• [SET PROBLEM]: Do any lines in the data below contain "lifts"? If so, copy every one of them.

• [MATERIAL SUPPLIED]:
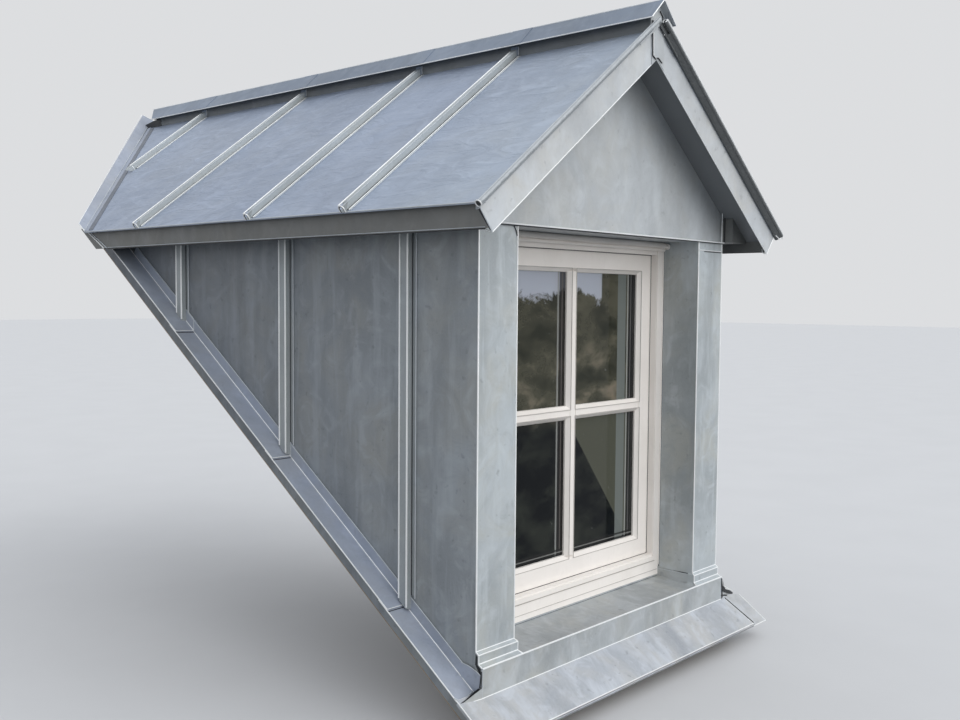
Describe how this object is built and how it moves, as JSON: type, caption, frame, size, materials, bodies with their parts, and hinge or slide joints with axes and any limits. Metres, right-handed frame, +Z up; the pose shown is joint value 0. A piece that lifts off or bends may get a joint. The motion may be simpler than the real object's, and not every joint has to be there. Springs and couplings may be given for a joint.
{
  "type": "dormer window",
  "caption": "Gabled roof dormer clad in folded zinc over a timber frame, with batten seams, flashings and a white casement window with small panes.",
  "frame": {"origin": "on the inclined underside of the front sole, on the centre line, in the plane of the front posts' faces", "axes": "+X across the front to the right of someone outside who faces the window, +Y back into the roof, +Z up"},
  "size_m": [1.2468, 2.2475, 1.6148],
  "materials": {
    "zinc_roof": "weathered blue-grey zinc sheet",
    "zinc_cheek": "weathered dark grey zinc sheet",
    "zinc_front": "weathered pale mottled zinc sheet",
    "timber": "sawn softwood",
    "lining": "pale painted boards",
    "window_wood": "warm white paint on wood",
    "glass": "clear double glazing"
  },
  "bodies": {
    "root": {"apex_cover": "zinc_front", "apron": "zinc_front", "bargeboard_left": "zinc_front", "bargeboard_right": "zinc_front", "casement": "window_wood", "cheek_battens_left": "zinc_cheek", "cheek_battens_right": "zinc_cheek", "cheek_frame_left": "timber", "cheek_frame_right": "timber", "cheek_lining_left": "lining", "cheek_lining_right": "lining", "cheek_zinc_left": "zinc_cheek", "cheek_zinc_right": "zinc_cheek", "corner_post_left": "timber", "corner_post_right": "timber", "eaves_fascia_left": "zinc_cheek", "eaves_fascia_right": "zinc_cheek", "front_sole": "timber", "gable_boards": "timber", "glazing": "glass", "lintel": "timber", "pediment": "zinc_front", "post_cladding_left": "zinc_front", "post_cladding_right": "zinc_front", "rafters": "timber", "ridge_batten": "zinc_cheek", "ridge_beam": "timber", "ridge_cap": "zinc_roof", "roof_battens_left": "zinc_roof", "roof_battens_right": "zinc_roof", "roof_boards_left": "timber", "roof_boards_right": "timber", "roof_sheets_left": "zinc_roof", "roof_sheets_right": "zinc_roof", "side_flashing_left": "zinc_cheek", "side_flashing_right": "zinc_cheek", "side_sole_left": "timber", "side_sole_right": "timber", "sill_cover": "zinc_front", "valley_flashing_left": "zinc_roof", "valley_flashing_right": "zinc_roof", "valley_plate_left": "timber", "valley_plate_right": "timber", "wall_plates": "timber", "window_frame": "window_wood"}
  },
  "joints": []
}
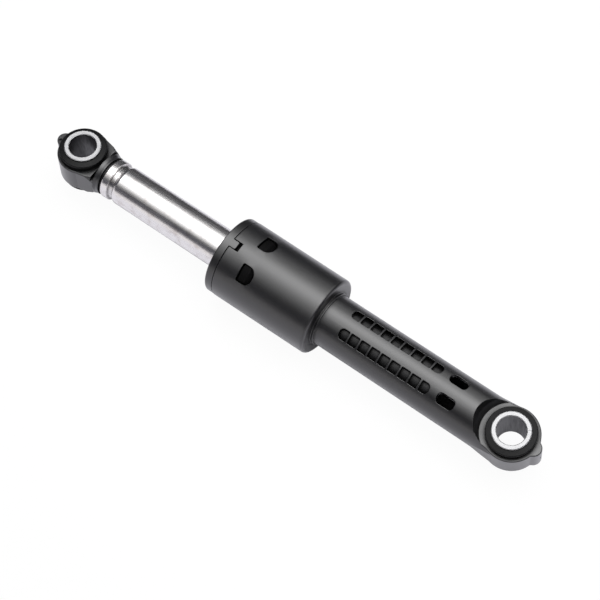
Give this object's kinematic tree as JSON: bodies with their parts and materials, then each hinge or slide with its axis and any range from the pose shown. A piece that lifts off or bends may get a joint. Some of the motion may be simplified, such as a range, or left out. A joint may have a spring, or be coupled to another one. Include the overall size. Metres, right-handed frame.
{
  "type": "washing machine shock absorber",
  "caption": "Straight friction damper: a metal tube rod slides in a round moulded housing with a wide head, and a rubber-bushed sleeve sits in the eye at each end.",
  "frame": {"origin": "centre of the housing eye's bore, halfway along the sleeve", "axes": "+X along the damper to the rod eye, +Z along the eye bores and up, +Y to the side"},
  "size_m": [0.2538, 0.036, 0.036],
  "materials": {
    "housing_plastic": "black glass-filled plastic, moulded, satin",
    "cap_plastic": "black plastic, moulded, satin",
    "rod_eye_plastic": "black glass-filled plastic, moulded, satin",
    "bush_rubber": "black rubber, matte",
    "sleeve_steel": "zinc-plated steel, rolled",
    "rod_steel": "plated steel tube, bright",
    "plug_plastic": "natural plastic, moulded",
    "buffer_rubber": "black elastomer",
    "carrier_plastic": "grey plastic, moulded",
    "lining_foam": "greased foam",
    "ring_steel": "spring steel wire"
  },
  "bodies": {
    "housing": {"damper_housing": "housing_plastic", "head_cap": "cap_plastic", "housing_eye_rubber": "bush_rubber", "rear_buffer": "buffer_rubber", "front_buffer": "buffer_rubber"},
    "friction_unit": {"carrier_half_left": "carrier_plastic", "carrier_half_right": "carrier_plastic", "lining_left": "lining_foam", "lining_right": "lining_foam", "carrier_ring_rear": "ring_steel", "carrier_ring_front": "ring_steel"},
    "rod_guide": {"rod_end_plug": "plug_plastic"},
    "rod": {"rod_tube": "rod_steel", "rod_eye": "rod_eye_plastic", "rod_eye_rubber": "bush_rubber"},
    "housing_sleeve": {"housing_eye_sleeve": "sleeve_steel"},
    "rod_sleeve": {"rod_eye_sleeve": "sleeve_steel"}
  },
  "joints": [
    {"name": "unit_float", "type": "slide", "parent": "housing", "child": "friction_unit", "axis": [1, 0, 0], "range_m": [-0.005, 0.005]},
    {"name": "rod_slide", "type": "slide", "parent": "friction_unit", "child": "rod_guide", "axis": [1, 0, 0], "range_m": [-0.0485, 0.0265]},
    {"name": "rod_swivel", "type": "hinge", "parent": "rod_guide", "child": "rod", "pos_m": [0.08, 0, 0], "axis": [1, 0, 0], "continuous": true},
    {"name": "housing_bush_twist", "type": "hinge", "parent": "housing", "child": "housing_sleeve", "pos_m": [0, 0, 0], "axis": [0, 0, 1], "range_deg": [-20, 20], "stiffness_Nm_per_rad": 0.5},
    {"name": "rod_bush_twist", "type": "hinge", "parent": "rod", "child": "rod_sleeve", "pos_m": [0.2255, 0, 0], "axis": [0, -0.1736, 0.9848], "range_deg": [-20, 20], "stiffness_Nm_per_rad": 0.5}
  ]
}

• [SOLUTION TO THIS TASK]:
Describe how this object is built and how it moves, as JSON: type, caption, frame, size, materials, bodies with their parts, and hinge or slide joints with axes and any limits. Metres, right-handed frame, +Z up; the pose shown is joint value 0. A piece that lifts off or bends may get a joint. The motion may be simpler than the real object's, and not every joint has to be there. Springs and couplings may be given for a joint.
Give this object's kinematic tree as JSON: bodies with their parts and materials, then each hinge or slide with its axis and any range from the pose shown. A piece that lifts off or bends may get a joint. Some of the motion may be simplified, such as a range, or left out. A joint may have a spring, or be coupled to another one. Include the overall size. Metres, right-handed frame.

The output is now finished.